Task requirements - Keep only the lines from the top of the listing through the one with "point = shown.matrix_world", and reproduce them unaltered.

** start Supplied records **

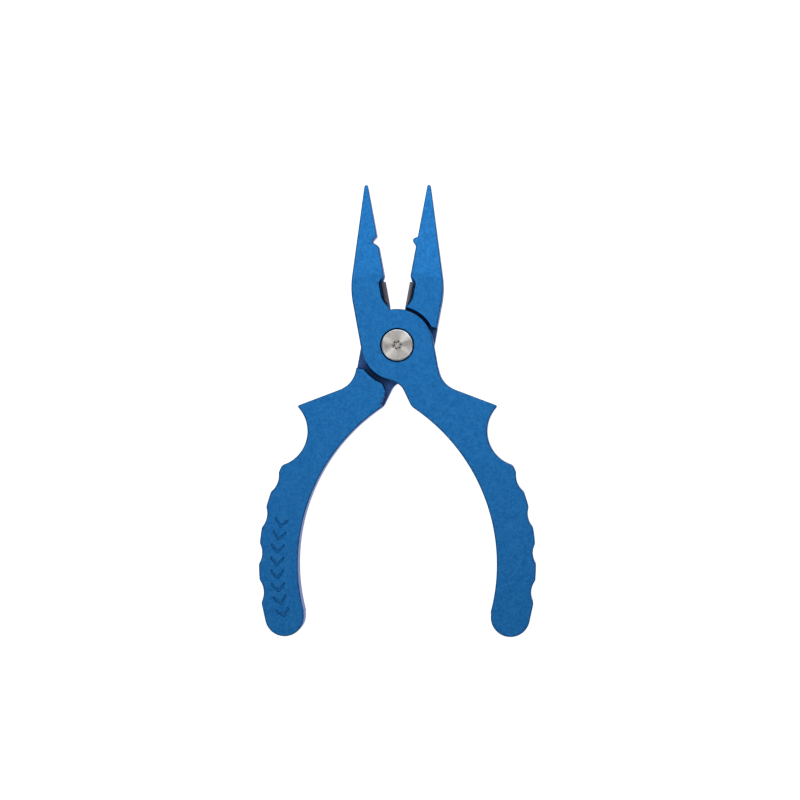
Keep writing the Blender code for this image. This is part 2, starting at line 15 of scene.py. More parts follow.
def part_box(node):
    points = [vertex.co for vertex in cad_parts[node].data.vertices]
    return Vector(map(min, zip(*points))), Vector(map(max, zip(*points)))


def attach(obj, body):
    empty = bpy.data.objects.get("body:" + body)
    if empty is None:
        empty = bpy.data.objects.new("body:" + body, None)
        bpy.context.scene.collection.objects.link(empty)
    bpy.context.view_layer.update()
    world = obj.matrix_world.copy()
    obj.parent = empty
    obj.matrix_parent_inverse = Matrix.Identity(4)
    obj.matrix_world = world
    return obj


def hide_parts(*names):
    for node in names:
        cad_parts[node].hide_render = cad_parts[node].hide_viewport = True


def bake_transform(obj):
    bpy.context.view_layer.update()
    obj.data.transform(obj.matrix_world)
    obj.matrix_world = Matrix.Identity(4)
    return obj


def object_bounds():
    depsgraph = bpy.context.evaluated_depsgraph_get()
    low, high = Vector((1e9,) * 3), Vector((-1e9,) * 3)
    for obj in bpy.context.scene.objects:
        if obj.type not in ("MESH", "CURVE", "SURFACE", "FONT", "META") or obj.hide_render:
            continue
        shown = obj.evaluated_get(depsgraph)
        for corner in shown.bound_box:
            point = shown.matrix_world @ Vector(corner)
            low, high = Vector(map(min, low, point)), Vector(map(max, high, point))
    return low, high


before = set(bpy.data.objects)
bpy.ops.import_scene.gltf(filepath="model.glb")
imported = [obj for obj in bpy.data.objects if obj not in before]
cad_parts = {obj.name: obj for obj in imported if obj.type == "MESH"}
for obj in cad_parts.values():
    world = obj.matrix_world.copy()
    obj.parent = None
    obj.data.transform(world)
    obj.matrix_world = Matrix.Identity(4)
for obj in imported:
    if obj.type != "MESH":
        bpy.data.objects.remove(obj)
cad_low, cad_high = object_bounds()

MM = 0.001


def node_box(node):
    """Lowest and highest corner of a CAD node, in millimetres."""
    low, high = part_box(node)
    return low / MM, high / MM


# Heights and radii read from the frame
THICKNESS = node_box("upper_half")[1].z
MIDDLE = THICKNESS / 2
HEAD_R = node_box("pivot_screw")[1].x
HEAD_TOP = node_box("pivot_screw")[1].z
SHANK_END = node_box("pivot_screw")[0].z
BARREL_TOP = node_box("pivot_barrel_nut")[1].z
WASHER_R = node_box("head_washer")[1].x
BUSH_R = node_box("upper_bush")[1].x
THRUST_R = node_box("thrust_washer")[1].x
WEB_TOP = node_box("upper_bush")[1].z
PIN_LOW = node_box("stop_pin")[0].z
PIN_HIGH = node_box("stop_pin")[1].z

# Whole tool, as in the CAD source
OPEN_DEG = 20.75
LAP_GAP = 0.3
GAP = 0.3

# Finish of the halves: rounded outer edges, chamfered pockets, and the steps that rounding takes
EDGE_ROUND = 0.42
RIM_CHAMFER = 0.2
ROUND_STEPS = 8
EDGE_STEPS = 5

# Shading: edges bent by more than this are sharp, and large flat faces outweigh the slivers beside them
SHARP_DEG = 32
FLAT_FACE_WEIGHT = 80

# Making shapes: how far a cut starts outside the face, plain or chamfered, the least divisor of an inset's
# mitre, which holds back its reach at sharp corners, and how near two points are to become one
CUT_PAST = 1.0
CHAMFER_PAST = 0.6
MITRE_LIMIT = 0.3
MERGE_DISTANCE = 0.0008

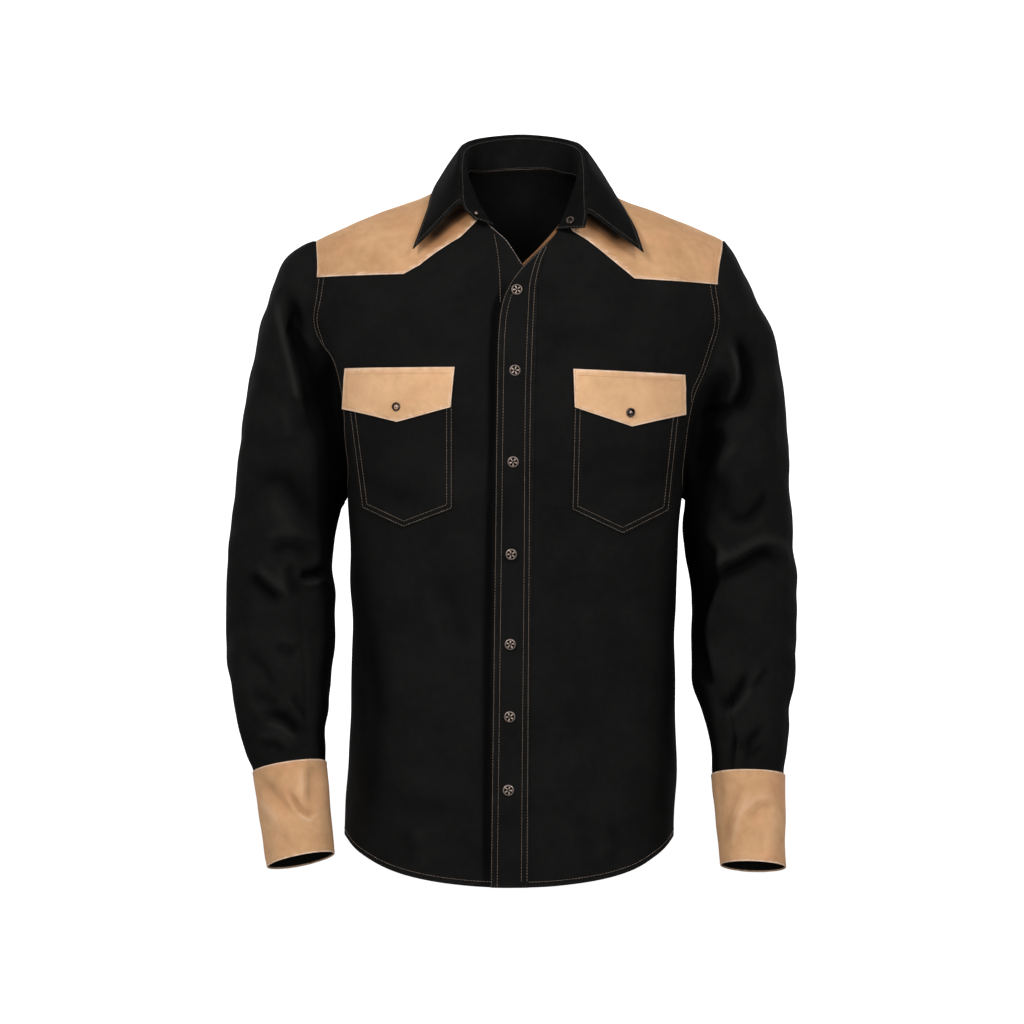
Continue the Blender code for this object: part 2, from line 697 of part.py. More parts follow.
def fold_depth(points, normals):
    """How far the sleeve's folds push each point in."""
    depth = np.zeros(points.shape[:-1])
    for x0, z0, x1, z1, half_width, deep in SLEEVE_FOLDS:
        along = np.array([x1 - x0, z1 - z0])
        rel = points[..., [0, 2]] - (x0, z0)
        share = np.clip(rel @ along / (along @ along), 0, 1)
        away = np.linalg.norm(rel - share[..., None] * along, axis=-1)
        depth += deep * np.exp(-((away / half_width) ** 2)) * np.clip(-normals[..., 1], 0, 1)
    return depth


def strip_sheet(points, wearers_right, closed=False):
    """A sheet from rings, facing out on either arm."""
    sheet = grid_sheet(points, grid_normals(points, closed, wearers_right), closed=closed)
    return flipped(sheet) if wearers_right else sheet


def add_sleeve(side, rings):
    wearers_right = side == "right"
    rings = trimmed(rings, GAP, edges="bottom")
    normals = grid_normals(rings, True, wearers_right)
    inner = rings[1:-2] - normals[1:-2] * fold_depth(rings[1:-2], normals[1:-2])[..., None]
    rings = np.concatenate([rings[:1], inner, rings[-2:]])
    solid(f"sleeve_{side}", strip_sheet(rings, wearers_right, closed=True), -WALL, 0, CLOTH_BLACK)
    return rings


def add_cuff(side, cuff, angles):
    """The cuff, its lining and its snaps. The cuff starts at its opening, on the back of the wrist, and laps
    over its own start there. Returns the first of the sleeve's columns under the lap."""
    wearers_right = side == "right"
    count = len(angles)
    start = int(np.argmin(np.abs(angles - angles[0] - CUFF_OPENING)))
    order = (start + np.arange(count + 1 + LAP_COLUMNS)) % count
    lift = np.zeros((1, len(order), 1))
    lift[0, count:] = LAYER
    flat = cuff_rings(cuff, angles[order], CUFF_ROWS, 0.0)
    raised = cuff_rings(cuff, angles[order], CUFF_ROWS, -LAYER)
    shell = strip_sheet(flat + (raised - flat) * lift / LAYER, wearers_right)
    solid(f"cuff_{side}", shell, -WALL, 0, CLOTH_TAN)
    inset = np.interp(LINING_ROWS, (0.6, 0.985), (LINING_DEPTH, LAYER))
    lining = cuff_rings(cuff, angles[order[: count + 1]], LINING_ROWS, inset)
    lining = trimmed(lining, edges="left right")
    solid(f"cuff_lining_{side}", strip_sheet(lining, wearers_right), -WALL, 0, CLOTH_BLACK)
    angle = (angles[order[count]] + angles[order[-1]]) / 2
    outside = cuff_rings(cuff, np.array([angle]), CUFF_SNAP_ROWS, -FAR)[:, 0]
    middles = cuff_rings(cuff, np.array([0.0, math.pi]), CUFF_SNAP_ROWS, 0.0).mean(axis=1)
    for number, (start_at, middle) in enumerate(zip(outside, middles), 1):
        point, normal = find_on(shell, start_at, middle - start_at)
        add_snap(f"snap_cuff_{side}_{number}", point + normal * GAP, normal, SNAP)
    return start


def add_sleeve_placket(side, rings, start):
    """The strip that covers the slit of the sleeve, above the opening of the cuff."""
    low, high = PLACKET_RINGS
    columns = (start + np.arange(LAP_COLUMNS + 1)) % rings.shape[1]
    strip = rings[low : high + 1][:, columns]
    strip[-1] = strip[-2] + PLACKET_END * (strip[-1] - strip[-2])
    solid(f"sleeve_placket_{side}", strip_sheet(strip, side == "right"), GAP, LAYER, CLOTH_BLACK)


def add_arm(side, front, back, column, table, cuff):
    rings, angles = sleeve_rings(armhole_loop(front[0], back[0], column), table, cuff)
    rings = add_sleeve(side, rings)
    start = add_cuff(side, cuff, angles)
    add_sleeve_placket(side, rings, start)


# ---------------------------------------------------------------- collar


def neck_seam(right, left, back):
    """(points, normals) along the neck seam, from the wearer's right end round the back to the left end."""
    end = (LOW_ROWS + CHEST_ROWS + FRONT_ROLL_ROWS).index(NECK_END)
    outer, middle, _ = BACK_COLUMNS
    return [
        np.vstack([r[end:, -1], b[-1, outer + 1 : outer + middle], w[end:, 0][::-1]])
        for r, w, b in zip(right, left, back)
    ]


def bezier(ends, t):
    """Points of a Bezier curve through arrays of control points."""
    order = len(ends) - 1
    return sum(math.comb(order, i) * (1 - t) ** (order - i) * t**i * p for i, p in enumerate(ends))


def add_collar(right, left, back):
    """The stand rises from the neck seam and the leaf folds over it; returns the stand's sheet."""
    seam, outward = neck_seam(right, left, back)
    steps = np.linalg.norm(np.diff(seam, axis=0), axis=1)
    arc = np.concatenate([[0.0], np.cumsum(steps)])
    columns = between(COLLAR, arc - arc[np.argmax(seam[:, 1])])
    top, edge = columns[:3].T, columns[3:].T
    rise = unit(np.cross(unit(np.gradient(seam, axis=0)), outward))
    stand = np.stack([bezier((seam + GAP * rise, seam + STAND_ROOT * rise, top), t) for t in STAND_ROWS])
    stand_normals = unit(np.cross(np.gradient(stand, axis=0), np.gradient(stand, axis=1)))
    stand_sheet = flipped(grid_sheet(stand, stand_normals))
    solid("collar_stand", stand_sheet, -WALL, 0, CLOTH_BLACK)
    out = stand_normals[-1]
    climb = unit(stand[-1] - stand[-2])
    above, outside = LEAF_CROWN
    root = top - WALL * out + GAP * climb
    leaf = [root, root + LEAF_RISE * climb, top + above * climb + outside * out, edge]
    first, last = LEAF_STATIONS
    leaf = np.stack([bezier(leaf, t) for t in LEAF_ROWS])[:, first:last]
    leaf_normals = unit(np.cross(np.gradient(leaf, axis=1), np.gradient(leaf, axis=0)))
    solid("collar_leaf", grid_sheet(leaf, leaf_normals), -WALL, 0, CLOTH_BLACK)
    return stand_sheet


# ---------------------------------------------------------------- pieces on the panels


def outline_above(edge):
    """A closed outline from an open edge, up to a height above everything."""
    return [(edge[0][0], ABOVE_ALL)] + list(edge) + [(edge[-1][0], ABOVE_ALL)]


def add_overlay(name, panel, outline, finish):
    sheet = cut_sheet(panel, outline)
    solid(name, sheet, GAP, LAYER, finish)
    return sheet


def add_pocket(side, panel, pocket, flap, snap_place):
    """A patch pocket and its flap, which lies on the panel at its top and on the pocket below its bend."""
    add_overlay(f"pocket_{side}", panel, list(pocket), CLOTH_BLACK)
    (left, left_z), (right, right_z) = flap[0], flap[-1]
    bend = ((left - 2, left_z - FLAP_BEND), (right + 2, right_z - FLAP_BEND))
    sheet = cut_sheet(panel, list(flap), extra=[bend])
    slope = (right_z - left_z) / (right - left)
    below = left_z + slope * (sheet.points[:, 0] - left) - sheet.points[:, 2]
    lift = GAP + LAYER * np.clip(below / FLAP_BEND, 0, 1)
    solid(f"flap_{side}", sheet, lift, lift + WALL, CLOTH_TAN)
    point, normal = find_from_front(sheet, snap_place)
    add_snap(f"snap_flap_{side}", point + normal * (2 * LAYER + GAP), normal, FLAP_SNAP)


def find_on(sheet, start, way):
    """The first point of a sheet that a line from start meets, and the sheet's normal there."""
    tree = BVHTree.FromPolygons(sheet.points.tolist(), sheet.faces)
    hit, _, face, _ = tree.ray_cast(Vector(start), Vector(way).normalized())
    normal = unit(sheet.normals[list(sheet.faces[face])].mean(axis=0))
    return np.array(hit), normal


def find_from_front(sheet, place):
    """The point of a sheet that shows at a place (x, height) seen from the front, and its normal."""
    return find_on(sheet, (place[0], -FAR, place[1]), (0.0, 1.0, 0.0))


def add_snap(name, base, axis, sizes):
    """A snap's cap, bevelled round its top, whose flat back is at base."""
    radius, height = sizes
    profile = ((radius, 0.0), (radius, 0.5 * height), (0.6 * radius, height))
    turns = [2 * math.pi * k / SNAP_SIDES for k in range(SNAP_SIDES)]
    bm = bmesh.new()
    rings = [[bm.verts.new((r * math.cos(a), r * math.sin(a), h)) for a in turns] for r, h in profile]
    for low, high in zip(rings, rings[1:]):
        for k in range(SNAP_SIDES):
            n = (k + 1) % SNAP_SIDES
            bm.faces.new((low[k], low[n], high[n], high[k]))
    bm.faces.new(rings[-1])
    bm.faces.new(rings[0][::-1])
    turn = Vector((0, 0, 1)).rotation_difference(Vector(axis)).to_matrix().to_4x4()
    place = Matrix.Translation(Vector(base) * MM) @ turn @ Matrix.Scale(MM, 4)
    bmesh.ops.transform(bm, matrix=place, verts=bm.verts[:])
    mesh = bpy.data.meshes.new(name)
    bm.to_mesh(mesh)
    bm.free()
    return add_object(name, mesh, SNAP_COPPER)


def add_facing():
    """The tan strip inside the wearer's left neck edge, of which a sliver shows."""
    rows = np.linspace(EDGES_CROSS, FACING_END, FACING_ROWS)
    shown = meet(rows, False, lambda z: between(FACING_EDGE, z), -1.0, 1.0)
    edge = meet(rows, False, lambda z: between(EDGE_LEFT, z), -1.0, 1.0)
    shown = np.minimum(shown, edge - FACING_LEAST)
    u = np.stack([shown, edge + 0.4 * FACING_TUCK, edge + FACING_TUCK], axis=1)
    row = np.broadcast_to(rows[:, None], u.shape)
    points, normals = body(u, row, False), body_normal(u, row, False)
    solid("placket_facing", grid_sheet(points, normals), -WALL - 2 * GAP - WALL, -WALL - 2 * GAP, CLOTH_TAN)


def add_placket(front_left):
    """The band down the wearer's left front, with the snaps that close it."""
    low, high = (PLACKET_OUTSIDE, HEM_BOTTOM), (PLACKET_OUTSIDE, PLACKET_SIDE[-1][1])
    placket = add_overlay("placket", front_left, [low, *PLACKET_SIDE, high], CLOTH_BLACK)
    for number, place in enumerate(PLACKET_SNAPS, 1):
        point, normal = find_from_front(placket, place)
        add_snap(f"snap_front_{number}", point + normal * (LAYER + GAP), normal, SNAP)


def add_neck_snap(stand):
    """The two halves of the open top snap, on the inner face of the stand, which is turned out there."""
    for name, place, sizes in (
        ("neck_socket", NECK_SOCKET_PLACE, NECK_SOCKET),
        ("neck_stud", NECK_STUD_PLACE, NECK_STUD),
    ):
        point, normal = find_from_front(stand, place)
        add_snap(name, point - normal * (WALL + GAP), -normal, sizes)


def main():
    for obj in list(bpy.data.objects):
        bpy.data.objects.remove(obj, do_unlink=True)
    right, left, back = front_grid(True), front_grid(False), back_grid()
    left = (left[0] + left[1] * overlap_lift(left[0])[..., None], left[1])
    front_right, front_left, back_panel = add_panels(right, left, back)
    add_arm("right", right, back, 0, SLEEVE_RIGHT, CUFF_RIGHT)
    add_arm("left", left, back, -1, SLEEVE_LEFT, CUFF_LEFT)
    stand = add_collar(right, left, back)
    add_neck_snap(stand)
    add_overlay("front_yoke_right", front_right, outline_above(YOKE_RIGHT_EDGE), CLOTH_TAN)
    add_overlay("front_yoke_left", front_left, outline_above(YOKE_LEFT_EDGE), CLOTH_TAN)
    add_overlay("back_yoke", back_panel, outline_above(BACK_YOKE_EDGE), CLOTH_TAN)
    add_pocket("right", front_right, POCKET_RIGHT, FLAP_RIGHT, FLAP_SNAP_RIGHT)
    add_pocket("left", front_left, POCKET_LEFT, FLAP_LEFT, FLAP_SNAP_LEFT)
    add_placket(front_left)
    add_facing()


main()
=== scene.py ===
"""Looks of the western-style work shirt: its cloth with folds, weave and stitching, and its snaps.

Each sewn piece is a fine thin shell on the form of its CAD solid, so the tables of that form are repeated
here, in millimetres. +Z is up, the front faces -Y, and +X is the wearer's left. Snaps and cuff laps take
their places from the frame.
"""

import math

import bmesh
import bpy
import numpy as np
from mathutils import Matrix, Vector
from mathutils.bvhtree import BVHTree
from mathutils.kdtree import KDTree


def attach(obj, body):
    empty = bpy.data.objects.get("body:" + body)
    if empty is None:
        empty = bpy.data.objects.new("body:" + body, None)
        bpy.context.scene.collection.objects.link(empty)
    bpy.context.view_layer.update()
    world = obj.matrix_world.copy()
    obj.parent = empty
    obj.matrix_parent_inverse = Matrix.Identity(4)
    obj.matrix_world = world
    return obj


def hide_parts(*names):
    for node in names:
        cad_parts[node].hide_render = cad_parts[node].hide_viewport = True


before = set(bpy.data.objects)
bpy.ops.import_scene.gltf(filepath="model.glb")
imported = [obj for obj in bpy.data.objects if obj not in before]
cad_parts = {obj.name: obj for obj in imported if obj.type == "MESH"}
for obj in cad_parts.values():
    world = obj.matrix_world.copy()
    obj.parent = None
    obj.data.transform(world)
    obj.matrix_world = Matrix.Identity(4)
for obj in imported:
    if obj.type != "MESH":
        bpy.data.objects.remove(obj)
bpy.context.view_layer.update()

MM = 0.001

# Cloth and seams
WALL = 1.2
GAP = 0.3
LAYER = WALL + GAP
SEAM_ALLOWANCE = 5.0  # how far the sleeve reaches under the panels
ROUNDING = 0.35  # how far the outer and inner face end before a piece's edge

# Body form: a ring at each height. squareness is the exponent of the ring's superellipse.
CHEST = -150.0
SHOULDER_RISE = 100.0
RIDGE_BACK = 12.0
RIDGE_ROUND = 10.0  # rounds the top of the shoulders over the middle of the neck
TORSO = (
    # height, half_width, centre_x, front_depth, back_depth, squareness
    (-760, 179, -12, 108, 104, 2.5),
    (-700, 179, -11.5, 110, 106, 2.5),
    (-600, 177.5, -7.5, 109, 103, 2.45),
    (-500, 174.5, -6.5, 108, 98, 2.4),
    (-420, 176.5, -6, 111, 98, 2.35),
    (-340, 181, -5, 116, 106, 2.3),
    (-280, 190, -4, 118, 112, 2.3),
    (-225, 206, -3, 116, 114, 2.3),
    (-150, 228, -2, 108, 110, 2.3),
    (-100, 236, 0, 102, 106, 2.3),
    (-50, 238, 0, 98, 104, 2.3),
)
RIDGE = (
    # distance from the middle, height of the shoulder there
    (0, 58), (30, 41.5), (50, 25), (75, 8.5), (94, -3), (158, -28.5), (200, -45.5), (222, -57),
    (245, -74),
)
HEM = (
    # place across the panel, -1 at the wearer's right side seam, and height of the hem
    (-1, -697), (-0.85, -703), (-0.7, -716.5), (-0.55, -729.5), (-0.4, -739), (-0.2, -747), (0, -750),
    (0.2, -748), (0.4, -741), (0.55, -732), (0.7, -719), (0.85, -706), (1, -698),
)

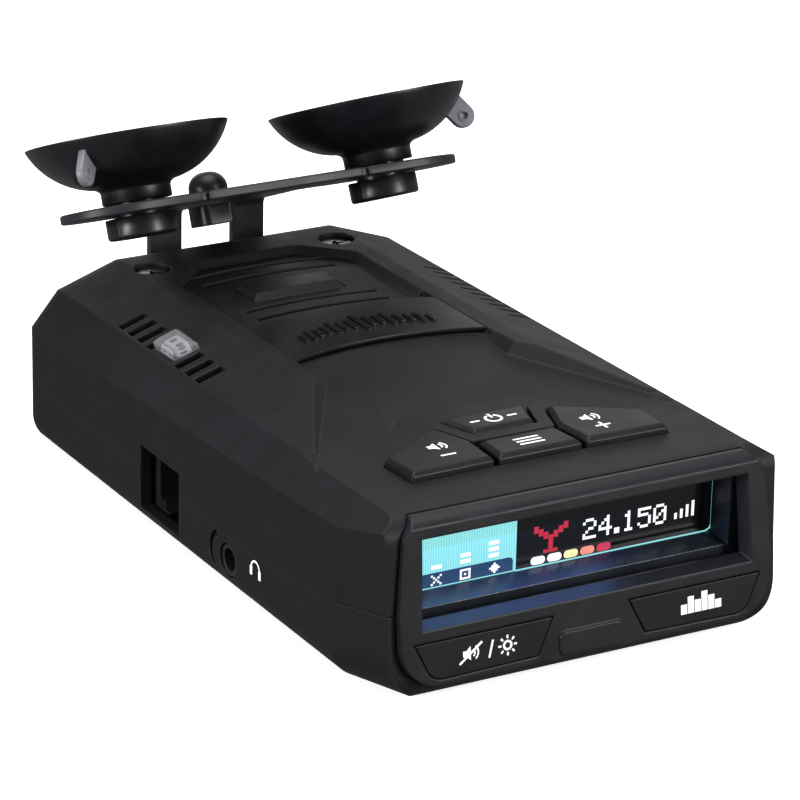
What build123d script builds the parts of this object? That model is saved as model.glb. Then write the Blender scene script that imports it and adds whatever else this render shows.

** end Supplied records **

Answer to the exercise -
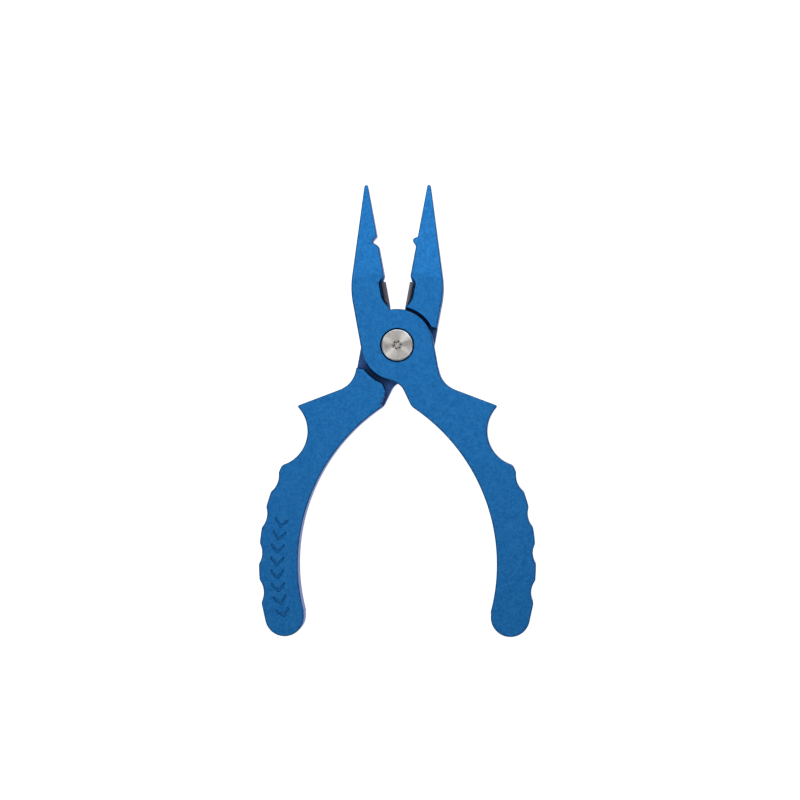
Keep writing the Blender code for this image. This is part 2, starting at line 15 of scene.py. More parts follow.
def part_box(node):
    points = [vertex.co for vertex in cad_parts[node].data.vertices]
    return Vector(map(min, zip(*points))), Vector(map(max, zip(*points)))


def attach(obj, body):
    empty = bpy.data.objects.get("body:" + body)
    if empty is None:
        empty = bpy.data.objects.new("body:" + body, None)
        bpy.context.scene.collection.objects.link(empty)
    bpy.context.view_layer.update()
    world = obj.matrix_world.copy()
    obj.parent = empty
    obj.matrix_parent_inverse = Matrix.Identity(4)
    obj.matrix_world = world
    return obj


def hide_parts(*names):
    for node in names:
        cad_parts[node].hide_render = cad_parts[node].hide_viewport = True


def bake_transform(obj):
    bpy.context.view_layer.update()
    obj.data.transform(obj.matrix_world)
    obj.matrix_world = Matrix.Identity(4)
    return obj


def object_bounds():
    depsgraph = bpy.context.evaluated_depsgraph_get()
    low, high = Vector((1e9,) * 3), Vector((-1e9,) * 3)
    for obj in bpy.context.scene.objects:
        if obj.type not in ("MESH", "CURVE", "SURFACE", "FONT", "META") or obj.hide_render:
            continue
        shown = obj.evaluated_get(depsgraph)
        for corner in shown.bound_box:
            point = shown.matrix_world @ Vector(corner)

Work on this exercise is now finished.